» EXERCISE INSTRUCTIONS: Locate each line containing the string "True" and copy it out.
BEGIN SOURCE DATA
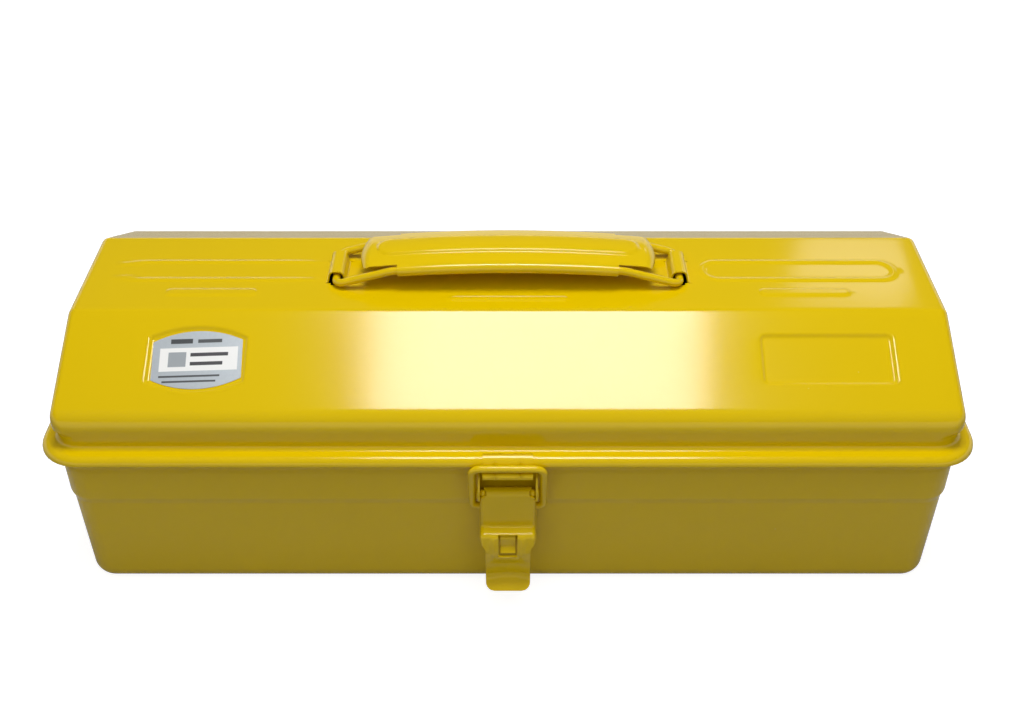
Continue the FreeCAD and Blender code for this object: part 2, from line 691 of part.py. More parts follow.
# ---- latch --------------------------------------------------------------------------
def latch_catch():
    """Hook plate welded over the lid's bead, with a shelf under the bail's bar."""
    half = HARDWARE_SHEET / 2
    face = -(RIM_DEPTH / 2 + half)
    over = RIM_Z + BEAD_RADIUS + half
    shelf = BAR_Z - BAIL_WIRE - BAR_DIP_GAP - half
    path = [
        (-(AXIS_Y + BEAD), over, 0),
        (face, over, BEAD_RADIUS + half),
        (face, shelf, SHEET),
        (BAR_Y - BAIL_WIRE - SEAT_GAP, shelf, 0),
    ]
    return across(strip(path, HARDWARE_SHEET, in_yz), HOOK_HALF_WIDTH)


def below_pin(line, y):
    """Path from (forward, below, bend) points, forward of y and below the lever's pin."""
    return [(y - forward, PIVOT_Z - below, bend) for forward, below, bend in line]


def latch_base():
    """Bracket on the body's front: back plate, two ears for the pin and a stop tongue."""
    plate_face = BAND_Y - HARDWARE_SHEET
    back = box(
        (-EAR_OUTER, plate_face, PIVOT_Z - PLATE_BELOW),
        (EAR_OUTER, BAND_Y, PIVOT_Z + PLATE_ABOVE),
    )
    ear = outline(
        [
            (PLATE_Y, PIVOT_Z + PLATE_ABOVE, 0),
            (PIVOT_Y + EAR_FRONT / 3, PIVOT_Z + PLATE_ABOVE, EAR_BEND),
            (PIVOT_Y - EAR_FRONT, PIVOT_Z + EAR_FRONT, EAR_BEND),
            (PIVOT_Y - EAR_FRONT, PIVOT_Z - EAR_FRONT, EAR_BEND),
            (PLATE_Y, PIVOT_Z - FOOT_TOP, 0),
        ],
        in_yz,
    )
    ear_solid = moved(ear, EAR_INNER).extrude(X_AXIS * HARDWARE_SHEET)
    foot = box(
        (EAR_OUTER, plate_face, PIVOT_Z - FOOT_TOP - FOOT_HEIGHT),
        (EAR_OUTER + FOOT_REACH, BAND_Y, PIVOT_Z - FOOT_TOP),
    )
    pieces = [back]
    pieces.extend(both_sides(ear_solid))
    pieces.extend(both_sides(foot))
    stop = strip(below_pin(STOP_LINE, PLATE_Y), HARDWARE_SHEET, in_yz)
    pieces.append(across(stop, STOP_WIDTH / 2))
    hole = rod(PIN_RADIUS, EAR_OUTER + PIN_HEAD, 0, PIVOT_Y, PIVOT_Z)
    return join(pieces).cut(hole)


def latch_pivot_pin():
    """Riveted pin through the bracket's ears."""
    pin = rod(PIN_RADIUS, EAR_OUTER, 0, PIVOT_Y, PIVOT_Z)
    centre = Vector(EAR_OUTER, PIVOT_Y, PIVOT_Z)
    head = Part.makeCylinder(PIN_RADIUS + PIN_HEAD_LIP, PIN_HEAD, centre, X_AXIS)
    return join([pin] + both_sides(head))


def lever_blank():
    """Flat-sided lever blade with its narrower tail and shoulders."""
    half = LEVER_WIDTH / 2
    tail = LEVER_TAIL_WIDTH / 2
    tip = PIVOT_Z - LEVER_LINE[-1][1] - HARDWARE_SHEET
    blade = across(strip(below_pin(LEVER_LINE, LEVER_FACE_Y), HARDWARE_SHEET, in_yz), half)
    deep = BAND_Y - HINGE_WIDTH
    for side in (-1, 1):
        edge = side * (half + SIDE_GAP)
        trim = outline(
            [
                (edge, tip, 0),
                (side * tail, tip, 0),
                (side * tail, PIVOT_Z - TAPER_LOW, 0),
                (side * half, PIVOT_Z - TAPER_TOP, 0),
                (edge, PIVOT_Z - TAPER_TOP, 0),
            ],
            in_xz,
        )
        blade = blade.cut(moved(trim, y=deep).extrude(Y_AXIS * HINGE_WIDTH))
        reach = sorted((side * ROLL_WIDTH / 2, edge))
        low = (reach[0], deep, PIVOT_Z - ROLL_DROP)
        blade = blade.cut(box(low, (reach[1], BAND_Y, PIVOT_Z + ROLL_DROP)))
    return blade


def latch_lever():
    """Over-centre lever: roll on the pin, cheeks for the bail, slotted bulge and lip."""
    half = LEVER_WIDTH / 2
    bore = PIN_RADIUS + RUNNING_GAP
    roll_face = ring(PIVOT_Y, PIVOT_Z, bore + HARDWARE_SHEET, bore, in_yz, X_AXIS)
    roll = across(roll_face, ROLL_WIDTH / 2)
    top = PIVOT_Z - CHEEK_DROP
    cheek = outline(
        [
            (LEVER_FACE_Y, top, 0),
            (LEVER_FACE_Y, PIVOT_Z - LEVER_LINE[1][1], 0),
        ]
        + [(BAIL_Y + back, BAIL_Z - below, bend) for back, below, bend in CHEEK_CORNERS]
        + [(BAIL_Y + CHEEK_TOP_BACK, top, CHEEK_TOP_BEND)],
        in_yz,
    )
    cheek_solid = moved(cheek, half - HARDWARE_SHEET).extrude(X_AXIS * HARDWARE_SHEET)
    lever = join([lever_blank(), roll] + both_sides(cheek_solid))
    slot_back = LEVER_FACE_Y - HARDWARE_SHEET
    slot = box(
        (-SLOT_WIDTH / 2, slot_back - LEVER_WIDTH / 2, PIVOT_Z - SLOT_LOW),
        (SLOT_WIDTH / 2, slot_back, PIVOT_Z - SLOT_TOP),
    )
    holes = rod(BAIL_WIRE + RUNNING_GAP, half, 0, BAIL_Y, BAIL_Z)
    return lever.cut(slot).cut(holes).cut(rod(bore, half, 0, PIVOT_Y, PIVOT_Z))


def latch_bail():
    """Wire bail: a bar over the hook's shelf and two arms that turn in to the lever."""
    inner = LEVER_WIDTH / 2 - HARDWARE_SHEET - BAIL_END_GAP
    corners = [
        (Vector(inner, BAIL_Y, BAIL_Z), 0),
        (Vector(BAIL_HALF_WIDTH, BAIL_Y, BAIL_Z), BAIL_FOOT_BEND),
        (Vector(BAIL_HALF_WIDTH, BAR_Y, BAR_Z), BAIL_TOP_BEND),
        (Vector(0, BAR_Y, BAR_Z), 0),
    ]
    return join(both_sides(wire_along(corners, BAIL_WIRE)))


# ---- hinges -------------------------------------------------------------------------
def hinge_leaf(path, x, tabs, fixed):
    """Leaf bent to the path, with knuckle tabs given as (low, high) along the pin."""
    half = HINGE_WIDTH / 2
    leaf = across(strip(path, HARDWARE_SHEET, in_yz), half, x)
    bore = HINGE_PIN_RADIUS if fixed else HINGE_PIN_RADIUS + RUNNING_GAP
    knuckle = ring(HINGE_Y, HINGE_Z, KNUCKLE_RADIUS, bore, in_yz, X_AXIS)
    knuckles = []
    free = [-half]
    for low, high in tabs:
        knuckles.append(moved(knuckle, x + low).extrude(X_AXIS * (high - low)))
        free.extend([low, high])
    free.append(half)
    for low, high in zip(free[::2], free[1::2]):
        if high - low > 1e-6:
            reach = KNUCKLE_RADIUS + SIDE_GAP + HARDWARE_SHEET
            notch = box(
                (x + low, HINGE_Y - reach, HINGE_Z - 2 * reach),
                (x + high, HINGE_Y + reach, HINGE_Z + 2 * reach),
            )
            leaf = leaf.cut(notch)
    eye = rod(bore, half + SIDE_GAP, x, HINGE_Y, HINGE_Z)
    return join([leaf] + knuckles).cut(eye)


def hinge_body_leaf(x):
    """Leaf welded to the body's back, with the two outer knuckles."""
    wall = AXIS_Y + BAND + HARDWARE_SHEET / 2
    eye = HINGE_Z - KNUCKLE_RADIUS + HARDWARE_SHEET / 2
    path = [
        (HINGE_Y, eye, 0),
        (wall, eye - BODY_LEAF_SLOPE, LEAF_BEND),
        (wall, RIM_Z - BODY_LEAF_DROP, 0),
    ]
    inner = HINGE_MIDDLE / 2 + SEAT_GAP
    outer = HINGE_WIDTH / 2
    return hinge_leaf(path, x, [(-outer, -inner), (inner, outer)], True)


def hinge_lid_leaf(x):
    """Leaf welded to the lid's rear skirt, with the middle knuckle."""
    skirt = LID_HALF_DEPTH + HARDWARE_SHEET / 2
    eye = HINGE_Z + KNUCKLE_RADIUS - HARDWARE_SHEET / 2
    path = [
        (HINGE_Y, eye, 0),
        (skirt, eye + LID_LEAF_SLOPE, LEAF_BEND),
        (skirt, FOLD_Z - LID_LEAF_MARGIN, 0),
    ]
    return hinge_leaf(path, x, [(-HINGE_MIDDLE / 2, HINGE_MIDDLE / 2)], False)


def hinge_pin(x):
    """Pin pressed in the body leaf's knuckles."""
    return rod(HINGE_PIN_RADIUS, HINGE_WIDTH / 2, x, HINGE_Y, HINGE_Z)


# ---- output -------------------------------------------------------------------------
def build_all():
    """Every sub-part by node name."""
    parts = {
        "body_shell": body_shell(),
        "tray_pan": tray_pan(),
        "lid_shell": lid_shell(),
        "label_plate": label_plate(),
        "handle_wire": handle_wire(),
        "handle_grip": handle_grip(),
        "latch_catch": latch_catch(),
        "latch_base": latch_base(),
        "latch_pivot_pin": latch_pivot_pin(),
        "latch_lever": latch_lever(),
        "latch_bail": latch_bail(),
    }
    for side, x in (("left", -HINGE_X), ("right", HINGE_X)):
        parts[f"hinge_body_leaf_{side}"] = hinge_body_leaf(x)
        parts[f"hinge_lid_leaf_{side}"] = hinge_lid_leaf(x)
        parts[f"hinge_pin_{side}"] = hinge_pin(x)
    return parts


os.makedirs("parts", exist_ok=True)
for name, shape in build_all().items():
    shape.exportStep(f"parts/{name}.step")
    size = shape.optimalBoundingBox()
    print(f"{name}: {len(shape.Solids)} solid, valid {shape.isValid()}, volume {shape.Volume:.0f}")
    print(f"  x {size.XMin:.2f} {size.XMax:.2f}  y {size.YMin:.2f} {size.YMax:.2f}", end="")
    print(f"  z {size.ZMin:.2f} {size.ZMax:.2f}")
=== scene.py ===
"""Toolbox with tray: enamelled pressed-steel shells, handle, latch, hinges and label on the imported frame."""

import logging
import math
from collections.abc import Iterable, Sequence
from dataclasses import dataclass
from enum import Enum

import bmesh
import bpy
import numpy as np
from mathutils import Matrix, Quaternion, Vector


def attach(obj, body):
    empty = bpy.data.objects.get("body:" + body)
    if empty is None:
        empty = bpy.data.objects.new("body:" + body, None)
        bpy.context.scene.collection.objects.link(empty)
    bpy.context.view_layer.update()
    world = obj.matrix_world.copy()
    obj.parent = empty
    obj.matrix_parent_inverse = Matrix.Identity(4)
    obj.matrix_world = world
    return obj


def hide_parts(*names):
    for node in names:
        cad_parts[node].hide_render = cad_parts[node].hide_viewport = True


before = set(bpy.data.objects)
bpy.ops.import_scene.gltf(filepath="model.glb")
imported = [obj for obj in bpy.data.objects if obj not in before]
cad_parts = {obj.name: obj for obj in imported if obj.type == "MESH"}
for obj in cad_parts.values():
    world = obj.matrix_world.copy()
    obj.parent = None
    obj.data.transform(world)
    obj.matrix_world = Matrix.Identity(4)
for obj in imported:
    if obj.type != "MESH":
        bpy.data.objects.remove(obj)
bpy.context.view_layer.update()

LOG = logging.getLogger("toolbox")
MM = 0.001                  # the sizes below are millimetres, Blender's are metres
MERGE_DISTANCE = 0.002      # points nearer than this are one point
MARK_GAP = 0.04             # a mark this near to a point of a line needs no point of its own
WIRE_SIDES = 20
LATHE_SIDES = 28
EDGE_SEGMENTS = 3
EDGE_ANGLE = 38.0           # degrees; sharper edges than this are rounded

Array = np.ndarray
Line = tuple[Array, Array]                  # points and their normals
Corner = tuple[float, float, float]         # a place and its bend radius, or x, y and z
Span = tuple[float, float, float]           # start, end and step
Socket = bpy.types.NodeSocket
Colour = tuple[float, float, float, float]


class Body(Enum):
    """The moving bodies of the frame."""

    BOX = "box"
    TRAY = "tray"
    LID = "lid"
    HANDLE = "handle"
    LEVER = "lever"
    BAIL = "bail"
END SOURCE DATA
» ANSWER TO THE PROBLEM:
    return hinge_leaf(path, x, [(-outer, -inner), (inner, outer)], True)
os.makedirs("parts", exist_ok=True)
        cad_parts[node].hide_render = cad_parts[node].hide_viewport = True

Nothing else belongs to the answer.